Karen the Carpenter: "No, we've only just begun ... to live ... white lace and promises ... a kiss for luck and we're on our way!"
Carisa: "For the last time, I am not kissing you! We are totally screwed! I have to throw that whole thing out. I've had it with you!"
Karen the Carpenter: "I know you are upset with me but I just want you to know this: When there's no getting over that rainbow, when my smallest of dreams won't come true, I can take all the madness the world has to give but I won't last a day without you!"
Carisa: "STOP WITH THE DAMN SINGING! And, for the love of god, would you please eat a sandwich!"
Before we get to the judging let me tell you who the guest judge is this week: It's Joe Stewart! Would you have seen any of his work before? Well, how about the room you're standing in right now! That's right, he designed the White Room! It certainly has more of an impact than his work as a judge.
In addition to her carpenter problems Carisa is also having color issues. Todd points out that everything she does is orange and green. I actually thought she's used more red and green, but whatever. So now, for a change of pace, she's using red and green. If she wanted orange but was afraid of using the same color combination, why didn't she use orange with a color other than green? Also, I don't know why she painted a wall red, kept an orange chair and rug, and then painted the furniture this weird fuschia that seemed to clash with everything. But she did manage to buy a really cool chair, a terrific floor lamp, and some other good pieces. I never find anything that cool at garage sales. Even Margaret, chief of the pillow police, liked her use of pillows in this challenge.
Ryan decorates his room with crushed glass:
Ryan: "It's participatory art."
Ryan's Client: "I love that he made art for me! But how is it participatory? Ow! Oh, my god; I'm bleeding all over the wall!"
Ryan: "See; you're collaborating in the work of art!"
Matt creates a room inspired by Armani Casa. It's really good. I don't think he got very interesting garage sale items but he really transformed them in to something nice.
Andrea's room has lots of storage and it's not bad but her sofa is too narrow to sleep on.
Goil creates a platform sleeping area with a sunken bed that confuses Margaret and cool chairs that have the back legs cut off so that they sit halfway on a ledge.
Felicia puts up fabric on one wall. I love the fabric. And I actually don't mind the room; I appreciate that she pretended the room might actually have a window. But, like almost everyone else on earth, I hate the afghan she put on the bed. I can almost see getting away with that in a bohemian, hippie way but it just doesn't quite work in this room. The client wants to kill herself. That's never good.
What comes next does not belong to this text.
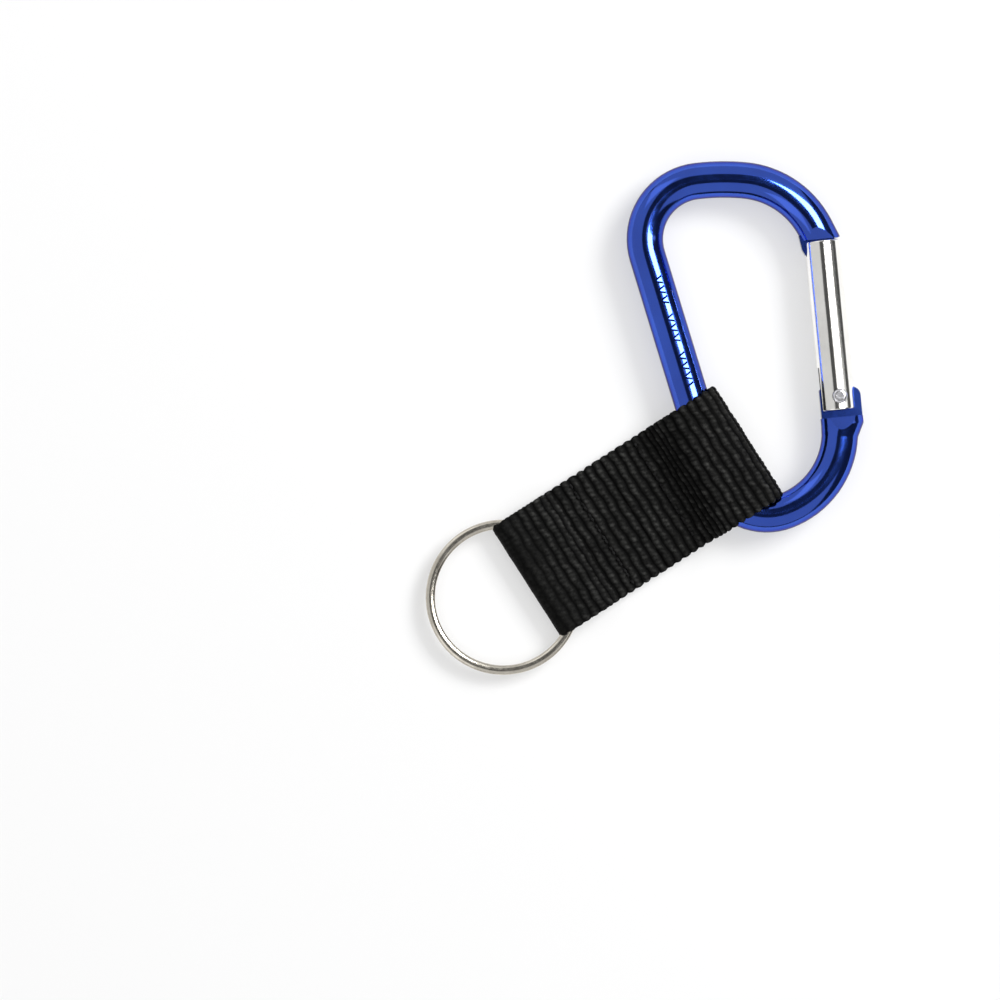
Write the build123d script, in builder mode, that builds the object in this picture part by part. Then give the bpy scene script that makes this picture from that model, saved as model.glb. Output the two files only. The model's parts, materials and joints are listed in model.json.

Erik puts wood up the back wall and hangs folding chairs on the side wall, which is a really nice detail for a small space. He has a work of art that is just the word "art" painted on a canvas. It's postmodern but cliched and it doesn't work.
I was really impressed with Michael in this challenge. I LOVE the furniture he bought and the built-in bed looks really good. I didn't hate the colors but I have to agree with the judges that they were not bright and happy:
Michael: "I disagree."
Judges: "It's banana and grape."
Michael: "I disagree."
Judges: "We think you're colorblind."
Michael: "I disagree."
He's obviously talented but he has trouble associating the right emotion to what he's designing. His color choices for both this and his child's room were muted and somber and he seems to think they were youthful and cheery.
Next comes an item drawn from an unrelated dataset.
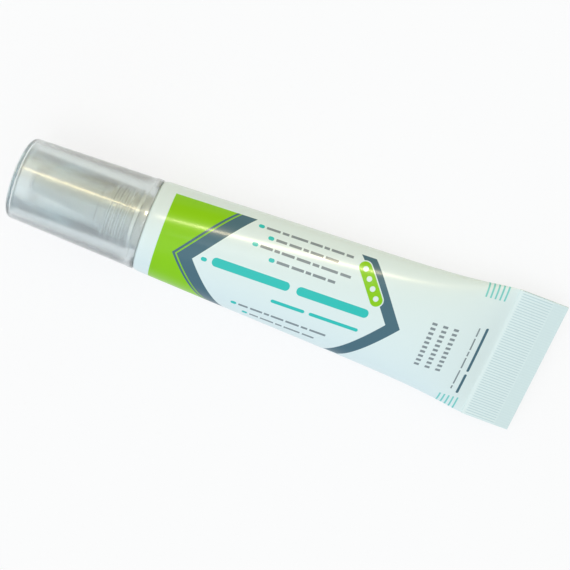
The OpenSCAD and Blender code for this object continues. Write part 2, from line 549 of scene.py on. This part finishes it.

Matt and Carisa are the top two:
Judges: "Carisa, tell us about your room."
Carisa: "Well, there was supposed to be this big rolling desk but I threw it out."
Judges: "Wow, you really know how to sell your design! You win!"
I think Matt's was better but he just doesn't have the great story-telling ability that Carisa has.
Ryan and Felicia are the bottom two:
Felicia: "My client told me she wanted a room that would make her suicidal and I think I succeeded."
Ryan: "My client wanted art."
Judges: "But she didn't want to have to live in the middle of an installation piece. It was chaotic and made her feel like she was in prison. You seem to only be interested in making art. Do you even want to be a designer?"
Ryan: "I want to be a designer but I just want to be able to do whatever I want and not pay attention to the needs of the client."
Kelly: "Well, that seems perfectly reasonable."
Jonathan: "Margaret and I think he's an asshole."
Margaret: "In fact, you're going to see my foot in his ass in a minute. Oh, wait ... not with these shoes."
Jonathan: "Felicia, Vickie Lawrence called. She wants the set to Mama's Family back. Goodbye."